White House officials already met with the ire of the pro-abortion lobby on Wednesday afternoon. According to a report by ABC’s Jake Tapper, White House Chief of Staff Rahm Emanuel, senior advisor Valerie Jarrett and Domestic Policy Council director Melody Barnes, health care reform czar Nancy-ann DeParle and other White House officials engaged in a “frank discussion” with twelve representatives of the pro-abortion lobby.
While the White House kept the meeting under wraps, the tenor of the pro-abortion lobby’s reaction to the Stupak amendment has been fierce, leaving little doubt that the President risks the antagonism of the abortion lobby if he fails to cooperate with removal of the amendment.

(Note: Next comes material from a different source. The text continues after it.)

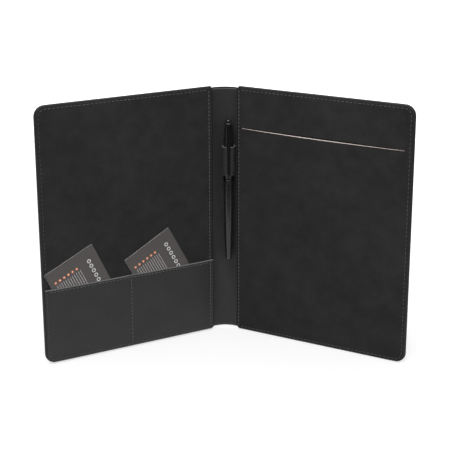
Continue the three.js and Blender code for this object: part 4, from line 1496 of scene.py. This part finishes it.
CAMERA_PLACE = (0.0008, -1.1031, 0.4721)
CAMERA_PITCH = 17.76
CAMERA_ROLL = 0.14
FOCAL_LENGTH = 101.0
SENSOR = 36.0


def place_camera():
    """The photograph's view: from the front, in the middle, looking a little down."""
    data = bpy.data.cameras.new("camera")
    data.lens = FOCAL_LENGTH
    data.sensor_width = SENSOR
    data.clip_end = 100.0
    camera = bpy.data.objects.new("camera", data)
    camera.location = CAMERA_PLACE
    camera.rotation_euler = (math.radians(90 - CAMERA_PITCH), math.radians(CAMERA_ROLL), 0)
    bpy.context.scene.collection.objects.link(camera)
    bpy.context.scene.camera = camera
    bpy.context.scene.view_settings.view_transform = "Standard"


class FOLDER_PT_panel(bpy.types.Panel):
    bl_label = "Organizer Folder"
    bl_idname = "FOLDER_PT_panel"
    bl_space_type = "VIEW_3D"
    bl_region_type = "UI"
    bl_category = "Folder"

    def draw(self, context):
        for settings in (
            context.scene.folder_leather, context.scene.folder_thread, context.scene.folder_stage
        ):
            box = self.layout.box()
            for key in settings.__annotations__:
                box.prop(settings, key)
        for operator in OPERATORS:
            self.layout.operator(operator.bl_idname)


OPERATORS = (
    FOLDER_OT_stage,
    FOLDER_OT_covers,
    FOLDER_OT_linings,
    FOLDER_OT_pocket,
    FOLDER_OT_cards,
    FOLDER_OT_threads,
    FOLDER_OT_pen,
    FOLDER_OT_inner_parts,
)
CLASSES = (FolderLeather, FolderThread, FolderStage, *OPERATORS, FOLDER_PT_panel)


def register():
    for item in CLASSES:
        bpy.utils.register_class(item)
    bpy.types.Scene.folder_leather = bpy.props.PointerProperty(type=FolderLeather)
    bpy.types.Scene.folder_thread = bpy.props.PointerProperty(type=FolderThread)
    bpy.types.Scene.folder_stage = bpy.props.PointerProperty(type=FolderStage)


def unregister():
    del bpy.types.Scene.folder_leather
    del bpy.types.Scene.folder_thread
    del bpy.types.Scene.folder_stage
    for item in reversed(CLASSES):
        bpy.utils.unregister_class(item)


def main():
    """Builds every piece in order."""
    register()
    for operator in OPERATORS:
        group, name = operator.bl_idname.split(".")
        getattr(getattr(bpy.ops, group), name)()


if __name__ == "__main__":
    main()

After the House passed the amended bill Saturday night, Planned Parenthood president Cecile Richards posted on her Facebook page that “the House let me down,” and urged use of the White House as “our strongest weapon” to prevent the same outcome in the Senate.
Terry O’Neill, the president of the National Organization for Women, told ABC that President Obama should not “achieve that goal [of passing health care reform] by pushing women back into the back alleys to die.”